--- Start of RECORDS SHOWN ---

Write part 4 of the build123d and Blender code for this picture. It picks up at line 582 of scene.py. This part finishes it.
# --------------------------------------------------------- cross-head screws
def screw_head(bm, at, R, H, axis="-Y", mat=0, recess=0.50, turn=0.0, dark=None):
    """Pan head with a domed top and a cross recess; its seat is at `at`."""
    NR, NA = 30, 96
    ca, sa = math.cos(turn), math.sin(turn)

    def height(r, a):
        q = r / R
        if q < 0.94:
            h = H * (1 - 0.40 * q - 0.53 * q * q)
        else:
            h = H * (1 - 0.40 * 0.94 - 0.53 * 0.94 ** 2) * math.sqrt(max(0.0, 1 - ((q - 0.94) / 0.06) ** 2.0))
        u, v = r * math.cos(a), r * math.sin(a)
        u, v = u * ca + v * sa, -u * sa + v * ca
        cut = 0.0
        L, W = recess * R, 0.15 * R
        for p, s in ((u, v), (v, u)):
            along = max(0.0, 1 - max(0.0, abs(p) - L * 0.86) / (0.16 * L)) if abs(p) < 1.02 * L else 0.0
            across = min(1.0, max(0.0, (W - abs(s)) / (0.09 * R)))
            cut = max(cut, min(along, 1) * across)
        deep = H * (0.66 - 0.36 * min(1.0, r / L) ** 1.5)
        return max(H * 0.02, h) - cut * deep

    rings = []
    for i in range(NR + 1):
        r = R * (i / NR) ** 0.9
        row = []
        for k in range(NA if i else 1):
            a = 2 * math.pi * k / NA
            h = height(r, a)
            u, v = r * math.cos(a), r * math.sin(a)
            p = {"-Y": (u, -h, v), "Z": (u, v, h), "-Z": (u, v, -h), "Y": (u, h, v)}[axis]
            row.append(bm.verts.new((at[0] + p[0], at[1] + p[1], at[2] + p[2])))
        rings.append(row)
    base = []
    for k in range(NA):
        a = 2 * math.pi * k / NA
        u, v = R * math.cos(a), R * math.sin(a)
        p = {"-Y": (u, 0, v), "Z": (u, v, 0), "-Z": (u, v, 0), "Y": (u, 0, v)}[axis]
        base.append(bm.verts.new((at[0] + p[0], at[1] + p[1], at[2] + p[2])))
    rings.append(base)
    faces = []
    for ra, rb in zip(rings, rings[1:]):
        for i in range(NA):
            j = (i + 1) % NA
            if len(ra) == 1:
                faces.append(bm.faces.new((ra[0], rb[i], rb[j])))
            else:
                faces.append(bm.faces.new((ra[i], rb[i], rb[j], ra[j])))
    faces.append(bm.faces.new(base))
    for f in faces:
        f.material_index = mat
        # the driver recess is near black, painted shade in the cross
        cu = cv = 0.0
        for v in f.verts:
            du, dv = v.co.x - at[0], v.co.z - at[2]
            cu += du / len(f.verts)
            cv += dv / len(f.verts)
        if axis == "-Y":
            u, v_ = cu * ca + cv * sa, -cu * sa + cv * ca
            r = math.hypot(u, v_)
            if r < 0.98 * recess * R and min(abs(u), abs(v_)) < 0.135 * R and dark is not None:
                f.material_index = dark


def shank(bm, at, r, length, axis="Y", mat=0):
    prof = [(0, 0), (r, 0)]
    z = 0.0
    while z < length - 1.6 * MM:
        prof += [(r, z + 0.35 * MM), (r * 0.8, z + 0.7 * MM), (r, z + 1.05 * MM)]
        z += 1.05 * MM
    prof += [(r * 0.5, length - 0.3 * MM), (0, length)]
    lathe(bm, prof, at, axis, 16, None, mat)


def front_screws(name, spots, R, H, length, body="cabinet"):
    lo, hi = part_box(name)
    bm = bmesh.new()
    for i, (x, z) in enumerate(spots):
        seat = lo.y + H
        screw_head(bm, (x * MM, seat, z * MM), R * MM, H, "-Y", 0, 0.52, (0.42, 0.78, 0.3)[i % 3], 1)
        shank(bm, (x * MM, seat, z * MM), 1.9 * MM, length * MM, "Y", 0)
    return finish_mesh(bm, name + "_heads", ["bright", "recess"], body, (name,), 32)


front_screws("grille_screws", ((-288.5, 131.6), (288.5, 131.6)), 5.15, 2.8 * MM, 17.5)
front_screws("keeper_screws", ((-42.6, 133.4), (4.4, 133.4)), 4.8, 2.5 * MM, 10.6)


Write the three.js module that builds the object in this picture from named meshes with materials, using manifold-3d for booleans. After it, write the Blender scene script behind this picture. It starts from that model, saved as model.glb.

--- End of RECORDS SHOWN ---

• [WORK TO BE COMPLETED]: Return each line of the data exactly as written above.

• [COMPLETED EXERCISE]:
Write part 4 of the build123d and Blender code for this picture. It picks up at line 582 of scene.py. This part finishes it.
# --------------------------------------------------------- cross-head screws
def screw_head(bm, at, R, H, axis="-Y", mat=0, recess=0.50, turn=0.0, dark=None):
    """Pan head with a domed top and a cross recess; its seat is at `at`."""
    NR, NA = 30, 96
    ca, sa = math.cos(turn), math.sin(turn)

    def height(r, a):
        q = r / R
        if q < 0.94:
            h = H * (1 - 0.40 * q - 0.53 * q * q)
        else:
            h = H * (1 - 0.40 * 0.94 - 0.53 * 0.94 ** 2) * math.sqrt(max(0.0, 1 - ((q - 0.94) / 0.06) ** 2.0))
        u, v = r * math.cos(a), r * math.sin(a)
        u, v = u * ca + v * sa, -u * sa + v * ca
        cut = 0.0
        L, W = recess * R, 0.15 * R
        for p, s in ((u, v), (v, u)):
            along = max(0.0, 1 - max(0.0, abs(p) - L * 0.86) / (0.16 * L)) if abs(p) < 1.02 * L else 0.0
            across = min(1.0, max(0.0, (W - abs(s)) / (0.09 * R)))
            cut = max(cut, min(along, 1) * across)
        deep = H * (0.66 - 0.36 * min(1.0, r / L) ** 1.5)
        return max(H * 0.02, h) - cut * deep

    rings = []
    for i in range(NR + 1):
        r = R * (i / NR) ** 0.9
        row = []
        for k in range(NA if i else 1):
            a = 2 * math.pi * k / NA
            h = height(r, a)
            u, v = r * math.cos(a), r * math.sin(a)
            p = {"-Y": (u, -h, v), "Z": (u, v, h), "-Z": (u, v, -h), "Y": (u, h, v)}[axis]
            row.append(bm.verts.new((at[0] + p[0], at[1] + p[1], at[2] + p[2])))
        rings.append(row)
    base = []
    for k in range(NA):
        a = 2 * math.pi * k / NA
        u, v = R * math.cos(a), R * math.sin(a)
        p = {"-Y": (u, 0, v), "Z": (u, v, 0), "-Z": (u, v, 0), "Y": (u, 0, v)}[axis]
        base.append(bm.verts.new((at[0] + p[0], at[1] + p[1], at[2] + p[2])))
    rings.append(base)
    faces = []
    for ra, rb in zip(rings, rings[1:]):
        for i in range(NA):
            j = (i + 1) % NA
            if len(ra) == 1:
                faces.append(bm.faces.new((ra[0], rb[i], rb[j])))
            else:
                faces.append(bm.faces.new((ra[i], rb[i], rb[j], ra[j])))
    faces.append(bm.faces.new(base))
    for f in faces:
        f.material_index = mat
        # the driver recess is near black, painted shade in the cross
        cu = cv = 0.0
        for v in f.verts:
            du, dv = v.co.x - at[0], v.co.z - at[2]
            cu += du / len(f.verts)
            cv += dv / len(f.verts)
        if axis == "-Y":
            u, v_ = cu * ca + cv * sa, -cu * sa + cv * ca
            r = math.hypot(u, v_)
            if r < 0.98 * recess * R and min(abs(u), abs(v_)) < 0.135 * R and dark is not None:
                f.material_index = dark


def shank(bm, at, r, length, axis="Y", mat=0):
    prof = [(0, 0), (r, 0)]
    z = 0.0
    while z < length - 1.6 * MM:
        prof += [(r, z + 0.35 * MM), (r * 0.8, z + 0.7 * MM), (r, z + 1.05 * MM)]
        z += 1.05 * MM
    prof += [(r * 0.5, length - 0.3 * MM), (0, length)]
    lathe(bm, prof, at, axis, 16, None, mat)


def front_screws(name, spots, R, H, length, body="cabinet"):
    lo, hi = part_box(name)
    bm = bmesh.new()
    for i, (x, z) in enumerate(spots):
        seat = lo.y + H
        screw_head(bm, (x * MM, seat, z * MM), R * MM, H, "-Y", 0, 0.52, (0.42, 0.78, 0.3)[i % 3], 1)
        shank(bm, (x * MM, seat, z * MM), 1.9 * MM, length * MM, "Y", 0)
    return finish_mesh(bm, name + "_heads", ["bright", "recess"], body, (name,), 32)


front_screws("grille_screws", ((-288.5, 131.6), (288.5, 131.6)), 5.15, 2.8 * MM, 17.5)
front_screws("keeper_screws", ((-42.6, 133.4), (4.4, 133.4)), 4.8, 2.5 * MM, 10.6)


Write the three.js module that builds the object in this picture from named meshes with materials, using manifold-3d for booleans. After it, write the Blender scene script behind this picture. It starts from that model, saved as model.glb.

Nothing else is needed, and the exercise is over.